それもそのはず、実はこのメーカー、「立川ピン製作所」は昔から付けペンを作っている漫画家さんも御用達のメーカーなのです。大昔に「日光」ブランドのペンを使ったことがありますが、タチカワも日光もここのブランドのようで、このようなペン先を作っているのは今では2社しかないとのこと。


さて、上の写真を拡大してみると実に書き味が硬いことが見て取れると思います。あちこちひっかかって紙の繊維が切れ、滲んでいます。Gの方(下側)は力を入れたときのペンの「切り割り」の開きが大きく出ます。付けペンを使ったことがある人は分かると思いますが、最初は紙にあまり馴染まないのです。で、使っているうちにペン先が摩耗してきてスムーズになってくる。そして最後には切り割りが開きすぎたり、先端が太くなってきて新しいものに交換する、という流れです。
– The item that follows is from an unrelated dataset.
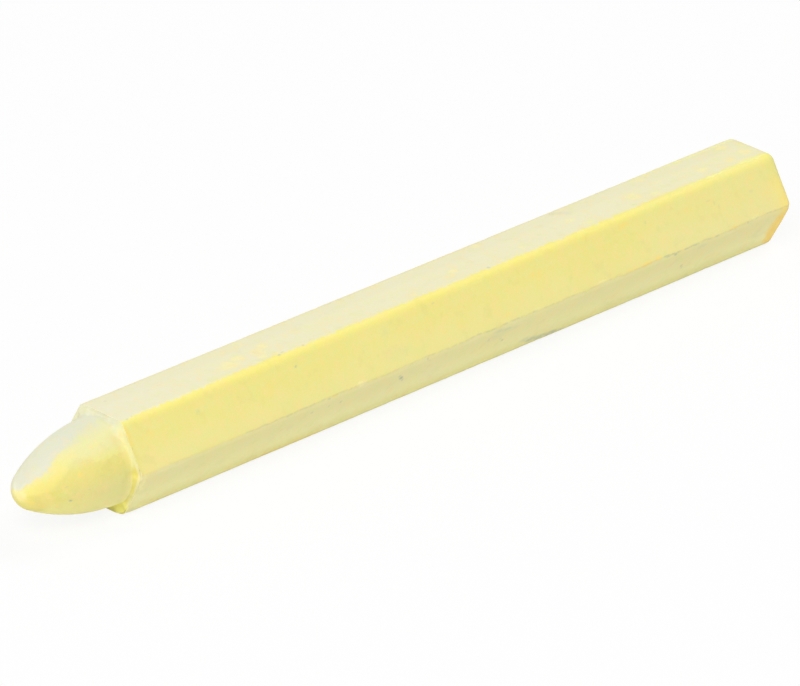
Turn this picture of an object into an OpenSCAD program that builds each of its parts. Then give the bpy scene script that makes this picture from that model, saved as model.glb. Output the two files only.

だからこのペンは格安万年筆ともまた違ったコンセプトで、一応インクカートリッジは換えられるものの、ペン自体が消耗品なのです。サイトには「イリジュウムがついていない」と明記されています。

新ペン先」(ここの写真をクリックするとPDFが開きます)

つまり、なんというかペン先を育てるというか、その一生を楽しむような筆記具といえるでしょうか。

軽い筆圧で書く分には非常に細くて繊細な線がかけます。インクも顔料系のくっきりとした黒でなおかつ速乾性です。しかし、切り割りの弾力を感じるほど力を入れるととたに紙の繊維をカットしだして滲んでしまいます。はっきり言って筆圧が強い人ならコピー用紙でも手帳でも使うことは難しいでしょう。

サイトでは「マンガ家さんも使っている」と謳っていますが、これでメインのラインを描いている人っているのかなあ。試してみたところ、力を入れるとケント紙でも切り込んでしまってインクが紙の繊維に入り込み、なかなか乾かなくなってしまうのです。

とは言え、付けペンのような弾力は実に楽しく、ついつい力を入れて描きたくなってしまうし、実際これで文字を書くと、ペン先の弾力の影響でかなり筆跡が変わるほどです。おもしろいのですが、紙に絡むので痛し痒しです。


このようなとき、付けペンなら事前に「オイルストーン(油砥石・製図用研石)」で調整することができます。


100410b.jpg
大昔に買ったものなので箱がボロボロ


これは25mmx50mmほどの石英の砥石で、今は素材が品薄となっているようです。

アーカンサス・オイルストーン


少量の鉱物油を垂らしてペン先やらカラス口を磨くためのものですが、この「新ペン先」の場合はペン先裏のプラスチック製のペン軸が邪魔をして研きにくくなっています。また、カートリッジ式のために書き味の調整が難しく現実的ではありません。地道に紙に書いて馴染ませていくしかないようです。


同様のコンセプトのペンに画材屋の「Too」から出ている「コピックドローイングペン」があります。

ペン先は細書きと太書きの2種で、こちらは「消耗品」と割り切ってインク交換もできないようです。